Utah Department of Natural Resources and its federal partners walk past a pile of downed pinion juniper trees during a tour of a wildlands restoration project at the Sheeprocks Sage-grouse Management Area in Tooele County on the Uinta-Wasatch-Cache National Forest on Thursday, April 21, 2016.
Laura Seitz, Deseret News

The Bureau of Land Management manages much of the land in the West — 245 million acres. Most of this land is arid or semi-arid, and therefore fragile, easily damaged and hard to restore.

The BLM is proposing rules and plans that allow local offices to remove pinyon pine and juniper trees on large swaths of land, without asking for scientific and public input. These management changes would allow the agency to deforest vast areas without even letting the public know ahead of time, and would potentially affect millions of acres across the West.

Some might think, “So what? Juniper and pinyon (P-J) forests seem to be everywhere, and they don’t seem as distinct or spectacular as ancient bristlecone groves, majestic Ponderosa stands or aspen, spruce and fir in the mountains.”

But like other forests that are much more often in the “spotlight,” P-J woodlands harbor a rich ecological web of relationships. Dozens of bird species, from eagles and kestrels to hummingbirds, owls, wrens and jays, find food and shelter there. Mammals ranging from large (like bighorn sheep) to tiny (like voles) rely on these woodland ecosystems, along with lizards, insects, grasses, forbs and fungi. Humans became a part of these webs too, using the ecosystems for shelter, food, implements, structures, ritual needs and warmth.

These old-growth woodlands also provide an urgent service: they pull carbon dioxide from the air and sequester it in their trunks. Any time we lose trees, we lose their contribution to our efforts to reverse climate change.

To state it succinctly: Pinyon-juniper woodlands are essential ecosystems in the West.

But for many reasons, the BLM often removes P-J aggressively with poison, fire, tractors, chains and giant shredders. Sometimes, but not always, the removal of trees results in a healthier landscape. However, the interconnections of soils, organisms and weather patterns within any specific ecosystem are complex. Too often, one-size-fits-all P-J removal projects destroy one-of-a-kind high desert communities.

Too often, these projects take out old-growth trees, destroy fragile and vital microbiotic soils, and invite invasive flammable plant species like cheatgrass to move in.
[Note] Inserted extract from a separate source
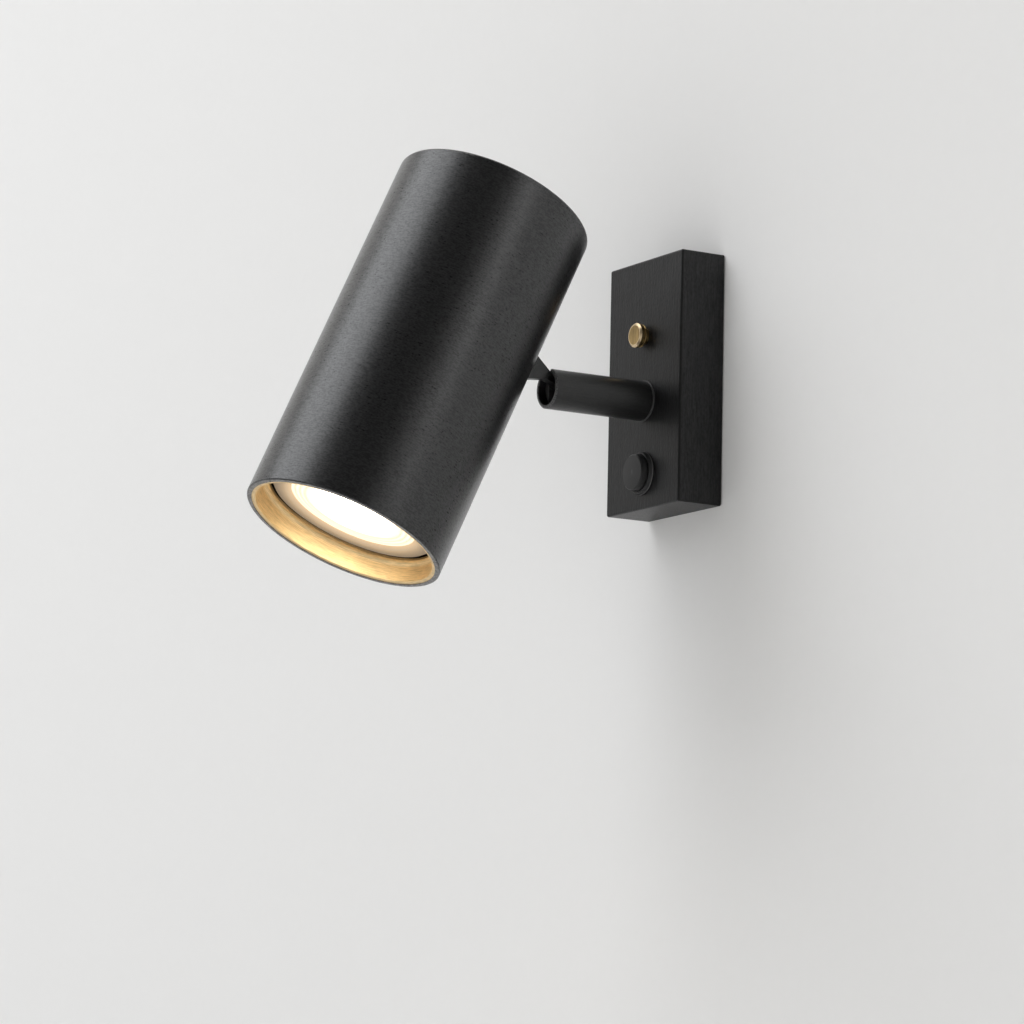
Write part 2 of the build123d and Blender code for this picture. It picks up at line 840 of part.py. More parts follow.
flange_height = 1.65
flange_side = 0.5
flange_taper = 0.4
recess_step = 0.35
button_gap = 0.2
bush_length = 4.0
recess_floor = cover_depth + recess_step
recess_radius = button_radius + button_gap
bush_end = cover_depth - bush_length
body_end = 5.5
body_radius = 5.0
plunger_radius = 1.5
spring_pocket_depth = 2.4
spring_seat = cover_depth - spring_pocket_depth
spring_chamber = 3.6
plunger_bore_end = 7.2

with BuildPart() as switch_body:
    with BuildSketch(section(switch_height)):
        with BuildLine():
            flange_face = cover_depth + flange_height
            bore = plunger_radius + running_clearance
            Polyline(
                (body_end, 0),
                (body_end, body_radius),
                (bush_end, body_radius),
                (bush_end, switch_bush_radius),
                (cover_depth, switch_bush_radius),
                (cover_depth, switch_flange_radius),
                (cover_depth + flange_side, switch_flange_radius),
                (flange_face, switch_flange_radius - flange_taper),
                (flange_face, recess_radius),
                (recess_floor, recess_radius),
                (recess_floor, spring_chamber),
                (spring_seat, spring_chamber),
                (spring_seat, bore),
                (plunger_bore_end, bore),
                (plunger_bore_end, 0),
                close=True,
            )
        make_face()
    revolve(axis=out_axis(switch_height))
save(switch_body, "switch_body")

switch_nut_flats = 14.0
switch_nut_thickness = 2.0
switch_nut = hex_nut(front(inner_depth), 0, switch_height, switch_nut_flats, switch_bush_radius,
                     -switch_nut_thickness)
save(switch_nut, "switch_nut")

terminal_pitch = 4.6
tag_thickness = 0.6
tag_width = 2.4
tag_length = 1.6

with BuildPart() as switch_terminals:
    with BuildSketch(front(body_end)):
        with Locations((0, switch_height)):
            with GridLocations(terminal_pitch, 0, 2, 1):
                Rectangle(tag_thickness, tag_width)
    extrude(amount=-tag_length)
save(switch_terminals, "switch_terminals")

travel_reserve = 0.1
cap_edge = 0.55
cap_skirt_height = 0.7
cap_taper = 0.15
plunger_seat_depth = 1.0
plunger_end_gap = 0.3
cap_back = recess_floor + button_travel + travel_reserve
cap_face = cover_depth + button_proud
cap_shoulder = cap_face - cap_edge
cap_skirt = cap_back + cap_skirt_height
plunger_seat = cap_back + plunger_seat_depth
dome = 0.25

with BuildPart() as push_button:
    with BuildSketch(section(switch_height)):
        with BuildLine():
            Polyline(
                (cap_face, 0),
                (plunger_seat, 0),
                (plunger_seat, plunger_radius),
                (cap_back, plunger_radius),
                (cap_back, button_radius),
                (cap_skirt, button_radius),
                (cap_shoulder, button_radius - cap_taper),
                (cap_face - dome, button_face_radius),
            )
            RadiusArc((cap_face - dome, button_face_radius), (cap_face, 0),
                      (button_face_radius**2 + dome**2) / (2 * dome))
        make_face()
    revolve(axis=out_axis(switch_height))
save(push_button, "push_button")

plunger_start = plunger_bore_end + button_travel + plunger_end_gap

with BuildPart() as button_plunger:
    with BuildSketch(front(plunger_start)):
        with Locations((0, switch_height)):
            Circle(plunger_radius)
    extrude(amount=plunger_seat - plunger_start)
save(button_plunger, "button_plunger")

spring_wire = 0.45
spring_radius = 2.6
spring_turns = 3
spring_end_gap = 0.6 * spring_wire
spring_length = cap_back - spring_seat - 2 * spring_end_gap

with BuildPart() as button_spring:
    with BuildLine():
        coil = Helix(spring_length / spring_turns, spring_length, spring_radius,
                     center=(0, -spring_seat - spring_end_gap, switch_height), direction=(0, -1, 0))
    with BuildSketch(Plane(origin=coil @ 0, z_dir=coil % 0)):
        Rectangle(spring_wire, spring_wire)
    sweep(path=coil, is_frenet=True)
save(button_spring, "button_spring")

# ---- terminal block and earth screw ------------------------------------------------------------------------

block_floor = bracket_sheet
block_top = block_floor + block_depth
insert_size = 3.8
insert_bore = 1.3
insert_rise = 4.2
insert_inset = 0.5
insert_level = block_floor + insert_rise
clamp_seat = insert_level + insert_size / 2
clamp_height = 2.2
clamp_radius = 1.2
clamp_clearance = 0.1
clamp_inset = 2.2
clamp_spread = block_width / 2 - clamp_inset
block_groove = 0.9
block_screw_head = 2.0
block_screw_head_height = 1.4
block_screw_head_clearance = 0.2
well_rise = 0.1
block_screw_seat = clamp_seat + well_rise
pole_heights = [block_place[1] + block_pitch * (pole - (block_poles - 1) / 2) for pole in range(block_poles)]


def across_plane(x):
    """Plane square to +X, whose x is +Y and whose y is +Z."""
    return Plane.YZ.offset(x)


with BuildPart() as terminal_block:
    with BuildSketch(front(block_floor)):
        with Locations(block_place):
            Rectangle(block_width, block_length)
    extrude(amount=block_depth)
    # grooves that part the poles
    with BuildSketch(front(block_top)):
        with Locations(block_place):
            with GridLocations(0, block_pitch, 1, block_poles - 1):
                Rectangle(block_width, block_groove)
    extrude(amount=-block_depth / 2, mode=Mode.SUBTRACT)
    # wire ways through each pole
    with BuildSketch(across_plane(block_place[0] - block_width / 2)):
        with Locations([(-insert_level, height) for height in pole_heights]):
            Rectangle(insert_size, insert_size)
    extrude(amount=block_width, mode=Mode.SUBTRACT)
    # screw wells
    with BuildSketch(front(block_top)):
        with Locations(block_place):
            with GridLocations(2 * clamp_spread, block_pitch, 2, block_poles):
                Circle(clamp_radius + clamp_clearance)
    extrude(amount=-(block_top - clamp_seat), mode=Mode.SUBTRACT)
    # fixing hole between the first two poles, with a well for the screw's head above the wire ways
    with BuildSketch(front(block_top)):
        with Locations(block_screw_place):
            Circle(block_screw_radius)
    extrude(amount=-block_depth, mode=Mode.SUBTRACT)
    with BuildSketch(front(block_screw_seat)):
        with Locations(block_screw_place):
            Circle(block_screw_head + block_screw_head_clearance)
    extrude(amount=block_top - block_screw_seat, mode=Mode.SUBTRACT)
save(terminal_block, "terminal_block")

with BuildPart() as terminal_inserts:
    with BuildSketch(across_plane(block_place[0] - block_width / 2 + insert_inset)):
        with Locations([(-insert_level, height) for height in pole_heights]):
            Rectangle(insert_size, insert_size)
            Circle(insert_bore, mode=Mode.SUBTRACT)
    extrude(amount=block_width - 2 * insert_inset)
save(terminal_inserts, "terminal_inserts")

with BuildPart() as terminal_screws:
    with BuildSketch(front(clamp_seat)):
        with Locations(block_place):
            with GridLocations(2 * clamp_spread, block_pitch, 2, block_poles):
                Circle(clamp_radius)
    extrude(amount=clamp_height)
save(terminal_screws, "terminal_screws")

with BuildPart() as block_screw:
    with BuildSketch(front(screw_tip)):
        with Locations(block_screw_place):
            Circle(block_screw_radius)
    extrude(amount=block_screw_seat - screw_tip)
    with BuildSketch(front(block_screw_seat)):
        with Locations(block_screw_place):
            Circle(block_screw_head)
    extrude(amount=block_screw_head_height)
save(block_screw, "block_screw")

earth_washer_thickness = 0.8
earth_washer_radius = 4.2
earth_head_radius = 3.6
earth_head_height = 2.4
earth_head_edge = 0.7
earth_slot_width = 0.9
earth_slot_depth = 1.0
earth_seat = bracket_sheet + earth_washer_thickness
earth_washer = ring(front(bracket_sheet), earth_place[0], earth_place[1], earth_washer_radius,
                    earth_thread_radius, earth_washer_thickness)
save(earth_washer, "earth_washer")

with BuildPart() as earth_screw:
    with BuildSketch(front(screw_tip)):
        with Locations(earth_place):
            Circle(earth_thread_radius)
    extrude(amount=earth_seat - screw_tip)
    with BuildSketch(front(earth_seat)):
        with Locations(earth_place):
            Circle(earth_head_radius)
    extrude(amount=earth_head_height)
    chamfer(earth_screw.edges().sort_by(Axis.Y)[0], earth_head_edge)
    with BuildSketch(front(earth_seat + earth_head_height)):
        with Locations(earth_place):
            Rectangle(earth_slot_width, 2 * earth_head_radius)
    extrude(amount=-earth_slot_depth, mode=Mode.SUBTRACT)
save(earth_screw, "earth_screw")
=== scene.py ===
import json
from math import cos, pi, radians, sin

import bmesh
import bpy
from bpy.props import FloatProperty, FloatVectorProperty, IntProperty, PointerProperty
from mathutils import Euler, Matrix, Vector


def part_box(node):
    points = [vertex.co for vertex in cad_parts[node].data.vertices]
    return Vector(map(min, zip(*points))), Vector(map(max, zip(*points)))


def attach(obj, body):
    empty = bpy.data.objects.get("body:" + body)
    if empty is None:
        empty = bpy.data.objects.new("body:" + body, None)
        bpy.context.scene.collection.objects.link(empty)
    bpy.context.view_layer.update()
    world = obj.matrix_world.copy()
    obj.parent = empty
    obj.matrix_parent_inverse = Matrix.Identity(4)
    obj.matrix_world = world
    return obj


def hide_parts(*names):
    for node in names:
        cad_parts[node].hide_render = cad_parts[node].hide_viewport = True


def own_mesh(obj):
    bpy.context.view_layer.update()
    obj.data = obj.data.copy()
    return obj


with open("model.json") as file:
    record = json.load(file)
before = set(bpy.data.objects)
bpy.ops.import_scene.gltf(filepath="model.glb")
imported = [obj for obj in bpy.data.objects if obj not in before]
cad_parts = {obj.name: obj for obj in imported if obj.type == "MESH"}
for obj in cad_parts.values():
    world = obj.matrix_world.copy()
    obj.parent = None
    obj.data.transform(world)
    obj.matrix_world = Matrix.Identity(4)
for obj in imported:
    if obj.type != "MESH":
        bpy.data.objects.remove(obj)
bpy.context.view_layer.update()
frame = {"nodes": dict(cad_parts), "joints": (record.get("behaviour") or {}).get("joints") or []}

bl_info = {
    "name": "Pivoting spotlight",
    "version": (1, 0, 0),
    "blender": (4, 5, 0),
    "location": "3D View > Sidebar > Spotlight",
    "description": "Finishes and turned pieces of a pivoting spotlight for a wall, around its packed model",
    "category": "Object",
}

MM = 0.001

# ---- places, from the frame's joints and boxes ----

ORIGIN = (0, 0, 0)
UNTURNED = (0, 0, 0)
JOINTS = {joint["name"]: joint for joint in frame["joints"]}
REST_TILT = radians(24.85)
PIVOT = Vector(JOINTS["head_tilt"]["pos_m"])
# how far the head's axis lies in front of the pivot, and its mouth below it
PIVOT_REACH = 47.0 * MM
PIVOT_LEVEL = 76.8 * MM
HEAD_UP = Vector((0, sin(REST_TILT), cos(REST_TILT)))
HEAD_BACK = Vector((0, cos(REST_TILT), -sin(REST_TILT)))
MOUTH = PIVOT - HEAD_BACK * PIVOT_REACH - HEAD_UP * PIVOT_LEVEL
HEAD_TURN = Euler((-REST_TILT, 0, 0))
OUT_TURN = Euler((pi / 2, 0, 0))


def middle(node):
    """Centre of a node's box at rest."""
    low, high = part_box(node)
    return (low + high) / 2


ARM_AXIS = Vector((0, 0, PIVOT.z))
SWITCH_AXIS = Vector((0, 0, middle("switch_body").z))
SCREW_AXIS = Vector((0, 0, middle("cover_screw").z))
COVER_FACE = -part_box("wall_cover")[0].y


# ---- node trees ----


class Wire:
    """An output socket that takes part in Python sums, each of which adds a Math node."""

    def __init__(self, nodes, socket):
        self.nodes = nodes
        self.socket = socket

    def sum(self, operation, first, second):
        return self.nodes.math(operation, first, second)

    def __add__(self, other):
        return self.sum("ADD", self, other)

    def __radd__(self, other):
        return self.sum("ADD", other, self)

    def __sub__(self, other):
        return self.sum("SUBTRACT", self, other)

    def __rsub__(self, other):
        return self.sum("SUBTRACT", other, self)

    def __mul__(self, other):
        return self.sum("MULTIPLY", self, other)

    def __rmul__(self, other):
        return self.sum("MULTIPLY", other, self)

    def __truediv__(self, other):
        return self.sum("DIVIDE", self, other)

    def __rtruediv__(self, other):
        return self.sum("DIVIDE", other, self)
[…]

Post-project studies have shown that in 50% of projects, nonnative species increased. Studies have found that removing native forests does little to improve habitat for deer and elk, and negatively affects other wildlife.

These negative outcomes often occur because the BLM simply doesn’t have the time or resources to analyze specific sites. That’s why the National Environmental Policy Act and its requirements to involve the public are a good and healthy thing — not an annoyance to circumvent. The well-being of our lands and the interests of the public are not served by decisions made in the dark.

Over the years, thanks to NEPA requirements, observation and comments from the public have provided information about specific sites and helped protect ecosystem integrity. We need more, not less, input on proposed P-J removal projects. Input from nonagency scientists and citizens provides critical information that can lead to better decisions and plans. Even where trees need to be removed, better information, site analysis and planning contributes to better outcomes and fewer failures.

The BLM needs to scuttle any plans to bypass the public process required by NEPA, and carefully consider input from citizens and scientists before sending bulldozers and masticators onto public lands.

No matter your political leanings, how could eliminating public input from land management decisions possibly be a good thing? Our iconic western woodlands are not just a nuisance to get out of the way. They are our heritage. Please, BLM, manage them with some finesse.

Kristen Rogers-Iversen and Ed Iversen live in Millcreek and are the author and photographer of “Interwoven: Junipers and the Web of Being,” published by University of Utah Press.